XML - StAX

What StAX Is

  • StAX = Streaming API for XML.

  • Like SAX, it’s a stream-based parser (reads XML sequentially, doesn’t load the whole file into memory).

  • But unlike SAX, it gives you more control:

    • You can pull events from the parser when you need them, instead of reacting to callbacks.

    • This is why StAX is often called a pull parser, while SAX is a push parser.


How It Works

  • You create a parser and iterate through the XML.

  • As you move forward, you “pull” the next event.

  • Events include:

    • START_ELEMENT → start of a tag

    • CHARACTERS → text content

    • END_ELEMENT → end of a tag


Example

XML:

<book>
  <title>XML Guide</title>
  <author>A. Smith</author>
</book>

StAX parsing flow (pulling events):

  1. START_ELEMENT: book

  2. START_ELEMENT: title

  3. CHARACTERS: XML Guide

  4. END_ELEMENT: title

  5. START_ELEMENT: author

  6. CHARACTERS: A. Smith

  7. END_ELEMENT: author

  8. END_ELEMENT: book


Advantages of StAX

  • Control: You decide when to get the next event (pull model).

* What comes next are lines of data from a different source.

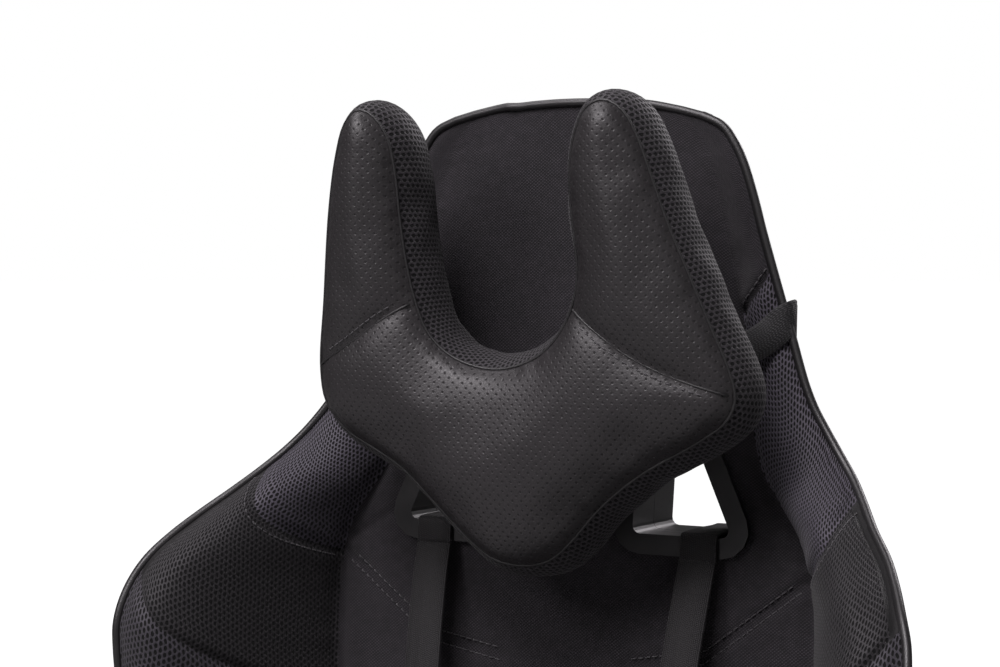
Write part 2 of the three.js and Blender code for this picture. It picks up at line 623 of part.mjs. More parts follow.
function seatFrame() {
  const { radius, z, front, rear, corner } = SEAT_TUBE;
  const sidePath = [
    [RAIL_X, rear - 6, z], [RAIL_X, 60, z], [RAIL_X, front + corner, z], [RAIL_X - 12, front + 12, z],
    [RAIL_X - corner, front, z], [0, front, z],
  ];
  const route = sidePath.concat(sidePath.slice(0, -1).reverse().map(([x, y, h]) => [-x, y, h]));
  let frame = toSolid(bar(route, radius, 26, 8));
  frame = frame.add(toSolid(rod(-RAIL_X, RAIL_X, rear - 18, z, radius - 1, 10)));
  frame = frame.subtract(boreOf(route, 1, radius - TUBE_WALL, 26, 8));
  const bracket = toSolid(box(RAIL_X, PLATE.inner - GAP, 112, 208, z - 9, z + 9));
  const riser = (y) => toSolid(box(RAIL_X - 9, RAIL_X + 9, y - 20, y + 20, SLIDER.top + GAP, z));
  frame = frame.add(onBothSides(bracket)).add(onBothSides(riser(-170))).add(onBothSides(riser(150)));
  for (const y of PLATE_BOLTS_Y) {
    frame = frame.subtract(onBothSides(toSolid(rod(215, 250, y, z, BOLT.radius + GAP, 12))));
  }
  return frame;
}

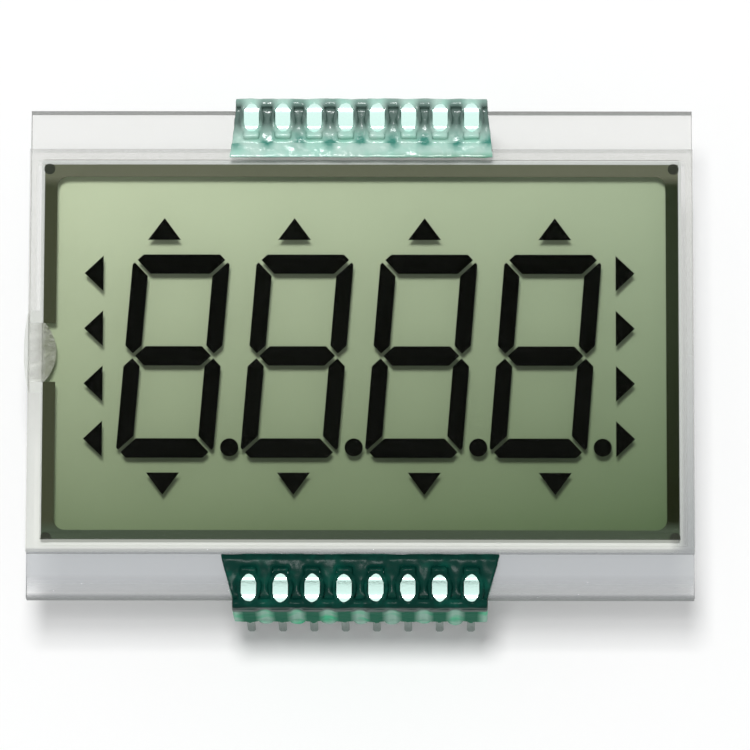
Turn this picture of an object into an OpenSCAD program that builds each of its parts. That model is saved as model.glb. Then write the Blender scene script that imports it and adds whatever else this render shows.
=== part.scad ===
// Reflective segment display: two glass plates with a sealed liquid crystal cell between them, four leaning
// digits with points, sixteen pointer arrows, and two rows of stamped pins that clip over the rear glass.
// X runs along the digits, Y up the display and Z towards the viewer. The origin is midway between the two
// pin rows, in the plane of the pin tips.

/* [Glass plates] */
// Width of both glass plates, along the digits
glass_w = 42; // [41.6:0.1:60]
// Height of the front glass, which is the shorter plate
front_glass_h = 25.9; // [25.4:0.1:40]
// Depth of each bare ledge of the rear glass that the pins clip over
ledge_d = 2.75; // [2.2:0.05:5]
// Thickness of each glass plate
glass_t = 1.1; // [0.7:0.05:1.5]
// Gap between the plates that the liquid crystal fills
cell_gap = 0.1; // [0.07:0.01:0.2]

/* [Films] */
// Thickness of each polarizer
polarizer_t = 0.2; // [0.1:0.01:0.3]
// Thickness of the reflector behind the rear polarizer
reflector_t = 0.1; // [0.05:0.01:0.2]
// Margin from the side edges of the glass to the polarizers
film_inset_x = 0.9; // [0.4:0.05:1.5]
// Margin from the upper and lower edges of the front glass to the polarizers
film_inset_y = 0.75; // [0.4:0.05:1.2]
// Thickness of the clear conducting films on the inner faces
electrode_t = 0.03; // [0.01:0.005:0.03]

/* [Cell seal] */
// Width of the printed seal line
seal_w = 1; // [0.7:0.05:1.2]
// Margin from the side edges of the glass to the seal
seal_inset_x = 0.7; // [0.4:0.05:0.9]
// Margin from the upper and lower edges of the front glass to the seal
seal_inset_y = 0.55; // [0.3:0.05:0.7]
// Radius of the seal's inner corners
seal_corner_r = 0.7; // [0.3:0.05:1]
// Width of the fill port through the seal
port_w = 3.8; // [2:0.1:6]
// Length of each lip of the seal beside the fill port, along the glass edge
port_lip_w = 0.8; // [0.4:0.1:1.5]
// Distance that each lip stops short of the glass edge
port_lip_back = 0.1; // [0.05:0.05:0.3]
// Length of the plug bead along the glass edge
plug_len = 4.9; // [4:0.1:8]
// Height of the plug bead across the edges of both plates
plug_h = 2; // [1:0.1:2.2]
// Distance that the plug bead stands out from the glass edge
plug_proud = 0.3; // [0.1:0.05:0.6]
// Distance from the glass edge to the front of the plug inside the port
plug_depth = 1.75; // [1.2:0.05:1.9]
// Distance that the plug's front bulges between the sides of the port
plug_bulge = 0.75; // [0.3:0.05:0.9]
// Diameter of the conducting dots that join the two plates
dot_d = 0.7; // [0.4:0.05:0.7]

/* [Digits] */
// Clear space between neighbouring digits
digit_space = 1.7; // [1.65:0.01:2.4]
// Height of a digit
digit_h = 13.12; // [11:0.02:14]
// Lean of the digits to the right, in degrees
digit_lean = 4.5; // [0:0.5:7]
// Width of the upright segments
upright_w = 1.03; // [0.7:0.01:1.3]
// Height of the level segments
level_h = 1.25; // [0.8:0.01:1.5]
// Gap between neighbouring segments
segment_gap = 0.22; // [0.12:0.01:0.3]
// Length cut from the outer corners of a digit
corner_cut = 0.65; // [0.4:0.01:0.8]
// Diameter of the points
point_d = 1.15; // [0.8:0.01:1.2]
// Gap from a digit's leaning foot to its point
point_gap = 0.46; // [0.3:0.01:0.5]
// Height of a point above the foot of its digit
point_rise = 0.1; // [0:0.01:0.3]
// Clear margin between the seal and the arrows beside the digits
pattern_margin = 1.88; // [1.4:0.01:3]
// Shift of the whole pattern along the digits
pattern_shift_x = -0.1; // [-0.3:0.05:0.2]
// Shift of the whole pattern up the display
pattern_shift_y = -0.2; // [-0.3:0.05:0.3]

/* [Arrows] */
// Extra distance between the arrows above and below, beyond that between the digits
arrow_spread = 0.4; // [-0.2:0.05:0.5]
// Gap from the digits to the arrows above and below them
arrow_gap = 0.95; // [0.4:0.05:1.2]
// Width of the base of the arrows above and below
arrow_base = 2.08; // [1.2:0.02:2.4]
// Height of the arrows above and below
arrow_h = 1.42; // [1:0.02:1.6]
// Margin from the head and the foot of the digits to the end arrows beside them
side_arrow_margin = 0.07; // [0:0.01:0.6]
// Gap from the digits' own width to the arrows beside them
side_arrow_gap = 1.37; // [1.3:0.01:1.6]
// Width of the base of the side arrows
side_arrow_base = 2.3; // [1.4:0.02:2.6]
// Depth of the side arrows
side_arrow_h = 1.2; // [0.8:0.02:1.3]

/* [Common films] */
// Gap between neighbouring common films
common_gap = 0.06; // [0.03:0.01:0.06]
// Margin of a common film beside its digit
common_margin = 0.03; // [0.01:0.01:0.04]
// Margin of the common films above and below the arrows
common_overlap = 0.4; // [0.2:0.05:0.5]
// Width of the conducting lanes that run round the common films
lane_w = 0.8; // [0.4:0.05:0.9]

/* [Pins] */
// Distance between neighbouring pins of a row
pin_pitch = 2; // [1.9:0.01:2.54]
// Height of the rear glass above the pin tips
leg_len = 8; // [7:0.1:14]
// Width of a leg
leg_w = 0.5; // [0.3:0.02:0.7]
// Thickness of the strip that the pins are stamped from
strip_t = 0.25; // [0.15:0.01:0.28]
// Distance from the glass edge to the middle of the leg strip
leg_standoff = 0.5; // [0.45:0.01:0.8]
// Length of the tapered tip of a leg
tip_len = 0.6; // [0.3:0.05:1.2]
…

  • Efficient: Still lightweight and memory-friendly like SAX.

  • Flexible: Easier to mix reading and writing XML (it has cursor and iterator APIs).

Disadvantages of StAX

  • Forward-only: like SAX, you can’t go back in the document.

  • More coding effort: you need to manage parsing logic manually.


In Short

  • DOM → Loads whole XML in memory (tree structure, random access).

  • SAX → Event-driven, parser pushes events to your code.

  • StAX → Stream-based, you pull events when you want them (more control, less memory).